Not a children's book?

I have just read the French version of this book (Fideles Elephants) which won a Governor General's Award in Canada, and was checking to see about buying the English version. I just read all the reviews here and must agree with all of them... even the one stating it is propaganda. It is propaganda: anti-war and anti-cruelty propaganda. And I also have no idea why they did not just shoot those poor elephants... illogical and very humanly cruel behaviour.As a result of people's fears (we never do learn if indeed the zoo was ever damaged) that damaged cages would result in rampaging wild animals, all the "dangerous" ones are killed, and the elephants end up being starved to death, while they faithfully attempt to extract food from their keepers (captors? torturers?)by repeating the entertaining routines they have been trained to do.
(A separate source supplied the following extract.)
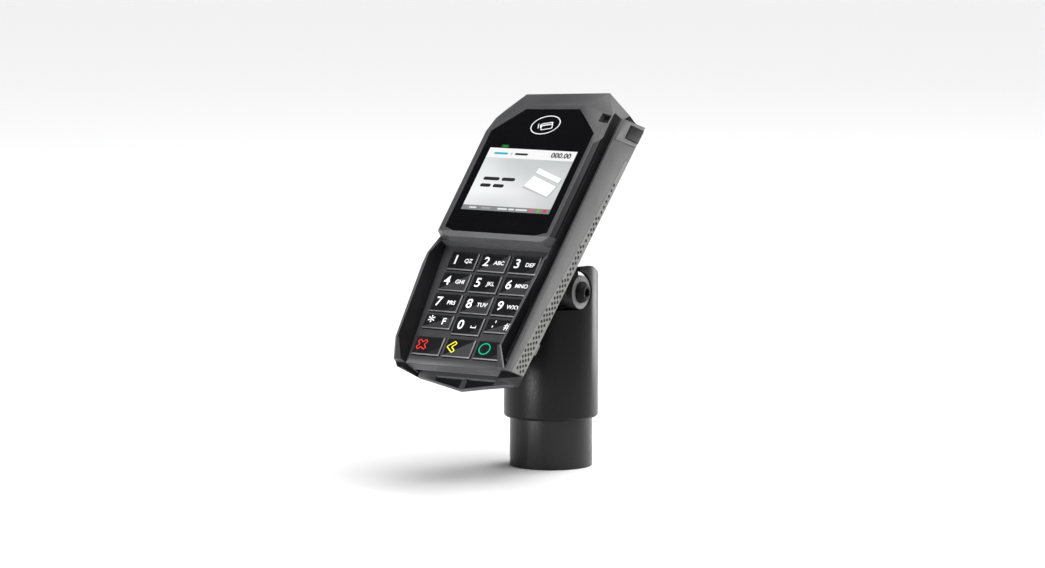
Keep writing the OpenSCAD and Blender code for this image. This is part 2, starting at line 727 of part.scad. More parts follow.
module tilt_bracket() color("#1d1d1f")
  difference() {
    union() {
      place_terminal() box([-17, plate_low.y + 0.5, base_z], [17, plate_low.y + 45, base_z + base_t]);
      place_axis() both_sides() {
        rod_x(barrel_r, knuckle_x + washer_t + run_gap, barrel_end);
        translate([knuckle_x + washer_t + run_gap, 0, 0]) rotate([90, 0, 90]) linear_extrude(12)
          polygon([[-6.5, 2], [6.5, 2], [15, base_z - axis_local.z], [-6.5, base_z - axis_local.z]]);
      }
    }
    place_axis() {
      rod_x(tilt_bolt_d / 2 + screw_fit, -barrel_end - 1, barrel_end + 1);
      translate([-nut_x, 0, 0]) mirror([1, 0, 0]) rotate([0, 90, 0])
        cylinder(r = nut_r + 0.1, h = nut_t + 2, $fn = 6);
    }
    place_terminal() at_bracket_screws() {
      translate([0, 0, base_z - 1]) cylinder(r = 2 + screw_fit, h = base_t + 2);
      translate([0, 0, base_z - 1]) cylinder(r = bracket_head_r + 0.15, h = bracket_head_h + 1);
    }
  }

bracket_head_r = 3.5;
bracket_head_h = 1.9;
module bracket_screws() color("#9a9da0") place_terminal() at_bracket_screws()
  difference() {
    translate([0, 0, base_z]) {
      cylinder(r = bracket_head_r, h = bracket_head_h);
      cylinder(r = 2, h = base_t + plate_t);
    }
    translate([0, 0, base_z - 1]) cylinder(r = 1.45, h = 2.3, $fn = 6);
  }

nut_r = tilt_bolt_d * 0.96;
nut_t = tilt_bolt_d * 0.8;
nut_x = barrel_end - nut_t - 0.4;
bolt_head_r = tilt_bolt_d * 0.875;
bolt_head_h = tilt_bolt_d * 0.55;
dome_r = tilt_bolt_d * 0.962;
module tilt_bolt() color("#232324") place_axis()
  difference() {
    union() {
      rod_x(tilt_bolt_d / 2, -barrel_end + 1.6, barrel_end + 1);
      intersection() {
        rod_x(bolt_head_r, barrel_end, barrel_end + bolt_head_h);
        translate([barrel_end - tilt_bolt_d * 0.28, 0, 0]) rotate([0, 90, 0]) sphere(dome_r);
      }
    }
    translate([barrel_end + bolt_head_h - 2.2, 0, 0]) rotate([0, 90, 0])
      cylinder(r = tilt_bolt_d * 0.385, h = 4, $fn = 6);
  }

module tilt_nut() color("#8d9094") place_axis()
  translate([-nut_x, 0, 0]) mirror([1, 0, 0]) rotate([0, 90, 0])
    difference() {
      cylinder(r = nut_r, h = nut_t, $fn = 6);
      translate([0, 0, -1]) cylinder(r = tilt_bolt_d / 2 + screw_fit, h = nut_t + 2);
    }

// ---- head ----
module at_tilt() translate([0, axis_y, axis_z]) children();

module friction_washers() color("#c8b98c") place_axis() both_sides()
  difference() {
    rod_x(barrel_r - 0.7, knuckle_x + run_gap, knuckle_x + run_gap + washer_t);
    rod_x(tilt_bolt_d / 2 + 2 * run_gap, 0, knuckle_x + 2);
  }

ear_rise = 12.2;
ear_r = 10;
ear_turn = 24;
edge_r = 1.4;
notch_open = [-1.1, 1.5];
nose_r = (ear_rise - notch_r - notch_open.y) / 2;
rear_cut = [for (a = [0 : 4 : ear_turn])
    [axis_y + 6.7 + ear_r * sin(a), ear_rise - ear_r * (1 - cos(a))]];
rear_last = rear_cut[len(rear_cut) - 1];
module head_sleeve() color("#222224")
  difference() {
    rotate_extrude($fn = 96) polygon(concat([[head_in, pole_show + 0.6], [head_in + 0.5, pole_show]],
        [for (a = [0 : 15 : 90]) [head_r - edge_r + edge_r * sin(a),
            pole_show + edge_r - edge_r * cos(a)]],
        [[head_r, axis_z + ear_rise], [head_in, axis_z + ear_rise]]));
    at_tilt() {
      rod_x(notch_r, -head_r - 1, head_r + 1);
      // the notch widens towards its mouth
      translate([0, notch_open.x, notch_open.y]) rod_x(notch_r, -head_r - 1, head_r + 1);
    }
    // open front above the barrels, with a round nose on each ear
    box([-head_r - 1, -head_r - 1, axis_z - notch_r], [head_r + 1, axis_y, axis_z + ear_rise + 1]);
    difference() {
      box([-head_r - 1, axis_y - 1, axis_z + ear_rise - 2 * nose_r - 1],
        [head_r + 1, axis_y + nose_r, axis_z + ear_rise + 1]);
      translate([0, axis_y + nose_r, axis_z + ear_rise - nose_r]) rod_x(nose_r, -head_r - 2, head_r + 2);
    }
    // rounded and sloped rear top
    translate([-head_r - 1, 0, axis_z]) rotate([90, 0, 90]) linear_extrude(2 * head_r + 2)
      polygon(concat(rear_cut, [[head_r + 2, rear_last.y - (head_r + 2 - rear_last.x) * tan(ear_turn)],
          [head_r + 2, ear_rise + 2], [rear_cut[0].x, ear_rise + 2]]));
    at_knuckle_screws() cylinder(r = 2 + screw_fit, h = head_r + 5);
  }

pole_top = pole_show + 30;
thrust_t = 1.5;
disc_z = pole_top + thrust_t;
disc_t = 6;
pivot_r = 4;
module at_knuckle_screws()
  for (a = [60, 120]) rotate([0, 0, a]) translate([0, 0, disc_z + disc_t / 2]) rotate([0, 90, 0]) children();

module tilt_knuckle() color("#2c2c2e")
  difference() {
    union() {
      translate([0, 0, disc_z]) cylinder(r = head_in - screw_fit, h = disc_t, $fn = 96);
      box([-knuckle_x, axis_y - 6.5, disc_z + disc_t - 1], [knuckle_x, axis_y + 8, axis_z]);
      at_tilt() rod_x(barrel_r - 0.2, -knuckle_x, knuckle_x);
    }
    at_tilt() rod_x(tilt_bolt_d / 2 + run_gap, -knuckle_x - 1, knuckle_x + 1);
    translate([0, 0, disc_z - 1]) cylinder(r = pivot_r + run_gap, h = disc_t + 2);
    translate([0, 0, disc_z + disc_t]) cylinder(r = pivot_r * 1.85, h = 11);
    at_knuckle_screws() translate([0, 0, head_in - 8]) cylinder(r = 2 + screw_fit, h = 20);
  }

module knuckle_screws() color("#3a3a3c") at_knuckle_screws()
  translate([0, 0, head_in - 7]) difference() {
    cylinder(r = 2, h = head_r - head_in + 6.6);
    translate([0, 0, head_r - head_in + 4.6]) cylinder(r = 1.1, h = 4, $fn = 6);
  }

// ---- pole ----
module pivot_bolt() color("#8d9094")
  difference() {
    union() {
      translate([0, 0, disc_z + disc_t + 0.1]) cylinder(r = pivot_r * 1.625, h = pivot_r * 2);
      translate([0, 0, pole_top - 11]) cylinder(r = pivot_r, h = 11 + thrust_t + disc_t + 0.2);
    }
    translate([0, 0, disc_z + disc_t + 4]) cylinder(r = pivot_r * 0.86, h = 9, $fn = 6);
  }

module thrust_washer() color("#c8b98c")
  translate([0, 0, pole_top]) difference() {
    cylinder(r = pole_r - 0.5, h = thrust_t - run_gap, $fn = 96);
    translate([0, 0, -1]) cylinder(r = pivot_r + 0.3, h = thrust_t + 2);
  }

module swivel_bush() color("#d8d6cf")
  translate([0, 0, pole_show + 1]) difference() {
    cylinder(r = pole_r + bush_t, h = pole_top - pole_show - 2, $fn = 96);
    translate([0, 0, -1]) cylinder(r = pole_r, h = pole_top, $fn = 96);
  }

module pole_tube() color("#1c1c1e")
  difference() {
    cylinder(r = pole_r, h = pole_top, $fn = 96);
    translate([0, 0, -1]) cylinder(r = pole_in, h = pole_top + 2, $fn = 96);
  }

insert_l = 12;
base_l = 14;
base_screw_r = 4.25;
module top_insert() color("#a4a7aa")
  translate([0, 0, pole_top - insert_l]) difference() {
    cylinder(r = pole_in, h = insert_l, $fn = 96);
    translate([0, 0, -1]) cylinder(r = pivot_r + screw_fit, h = insert_l + 2);
  }

module base_insert() color("#a4a7aa")
  difference() {
    cylinder(r = pole_in, h = base_l, $fn = 96);
    translate([0, 0, -1]) cylinder(r = base_screw_r, h = base_l + 2);
  }

front_casing();
rear_casing();
swipe_rail();
rail_end_cap();
corner_plug();
grip_strip();
slot_liner();
display_window();
lcd_panel();
lcd_frame();
status_light_guide();
antenna_board();
main_board();
security_shield();
backup_cell();
buzzer();
keypad_plate();
keypad_membrane();
keypad_board();
magnetic_head();
head_spring();
chip_reader();
chip_contacts();
card_lip();
casing_screws();
service_cover();
rear_connector();
rubber_feet();
adapter_plate();
adapter_screws();
tilt_bracket();
bracket_screws();
tilt_bolt();
tilt_nut();
friction_washers();
head_sleeve();
tilt_knuckle();
knuckle_screws();
pivot_bolt();
thrust_washer();
swivel_bush();
pole_tube();
top_insert();
base_insert();
for (row = [0 : len(ROW_KEYS) - 1], col = [0 : 2])
  key(row, col);
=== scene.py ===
# Looks of the card payment terminal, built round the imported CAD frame. Metres, +Z up.
import json
import math

import bmesh
import bpy
from mathutils import Matrix, Vector


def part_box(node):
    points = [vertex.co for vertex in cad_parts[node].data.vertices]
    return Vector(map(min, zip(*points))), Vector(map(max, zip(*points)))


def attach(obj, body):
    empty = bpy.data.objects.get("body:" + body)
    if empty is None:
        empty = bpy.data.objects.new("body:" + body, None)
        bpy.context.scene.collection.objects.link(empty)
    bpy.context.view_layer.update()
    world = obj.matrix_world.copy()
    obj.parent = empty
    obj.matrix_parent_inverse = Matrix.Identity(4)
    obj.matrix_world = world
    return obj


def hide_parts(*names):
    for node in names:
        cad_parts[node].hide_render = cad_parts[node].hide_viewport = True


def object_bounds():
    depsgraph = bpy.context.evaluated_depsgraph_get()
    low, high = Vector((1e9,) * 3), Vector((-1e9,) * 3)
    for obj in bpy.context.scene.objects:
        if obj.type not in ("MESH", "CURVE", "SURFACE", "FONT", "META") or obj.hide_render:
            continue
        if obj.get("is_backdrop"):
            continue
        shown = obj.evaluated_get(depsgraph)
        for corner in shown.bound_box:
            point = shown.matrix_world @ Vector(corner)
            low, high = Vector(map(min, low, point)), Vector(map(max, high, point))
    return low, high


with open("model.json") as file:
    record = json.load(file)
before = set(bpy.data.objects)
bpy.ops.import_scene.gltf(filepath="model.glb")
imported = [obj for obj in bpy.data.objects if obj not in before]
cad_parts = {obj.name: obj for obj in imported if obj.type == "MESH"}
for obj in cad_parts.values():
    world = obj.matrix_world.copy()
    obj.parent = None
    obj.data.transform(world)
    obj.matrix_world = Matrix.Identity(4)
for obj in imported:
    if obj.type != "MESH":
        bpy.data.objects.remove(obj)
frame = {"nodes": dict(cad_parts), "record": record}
MM = 0.001


def write_size(key, sizes={}):
    low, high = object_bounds()
    sizes[key] = [list(low), list(high)]


write_size("cad")
nodes = frame["nodes"]
slots = {s["node"]: s["material_slot"] for s in frame["record"]["subparts"]}

# ---- places repeated from part.scad, in millimetres and degrees ----
LEAN = 42.3
DECK_TILT = 4.3
AXIS_Y = -7.5
AXIS_Z = 86.3
AXIS_BELOW = 26.5
AXIS_BEHIND = 51.1
DECK_MIDDLE = (0, -65.25, -11.4)
PITCH_X = 17.6
PITCH_Y = 11.8
KEY_W = 15.8
KEY_H = 10.0
SHORT_KEY_H = 7.6
KEY_DROP = 0.9
LAST_ROW_DROP = 0.5
KEY_RISE = 1.0
ROWS = [["1", "2", "3"], ["4", "5", "6"], ["7", "8", "9"], ["star", "0", "hash"],
        ["cancel", "clear", "enter"]]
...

I would not recommend this book for small children and am astonished to see this in the picture book sections... I would have had nightmares for years as a child. As an adult, I find the image of these elephants attempting to carry out their routines when they are too weak to stand absolutely indelible and horrific. I cried reading the book, I cried in a coffeeshop trying to tell a friend about it, and thinking about it now makes me want to lock my arms around my torso and cry. I don't know if it is an indictment of war, or perhaps of zoos, or of human inaction ("easier" to let something die of neglect than actively shoot it... so many of our tragedies in life result from this sort of inaction).A book I want to recommend to everyone, and at the same time protect them from. And then I think, no, that is just protecting them from a true story, reality. And reality even this poetic is just appallingly sad. Read and weep.

A moving true story...

The Faithful Elephants is one of the most heart-wrenching stories I have ever read. I use this book to introduce another book -- Hiroshima -- to the high school sophomores that I teach. Adolescents sometimes have difficulty displaying emotion when it comes to others, but that difficulty is gone when animals enter into the picture. Those kids who don't flinch at the thought of the suffering endured by other humans can scarcely hold back tears when it comes to innocent animals. The illustrations have stuck in my mind since I first read it. If you're going to be reading it to others -- read it to yourself first -- it's guaranteed to bring out tears in the least demonstrative of all of us! I highly recommend this book to everyone -- but it may bring out a little too much sorrow in the very young.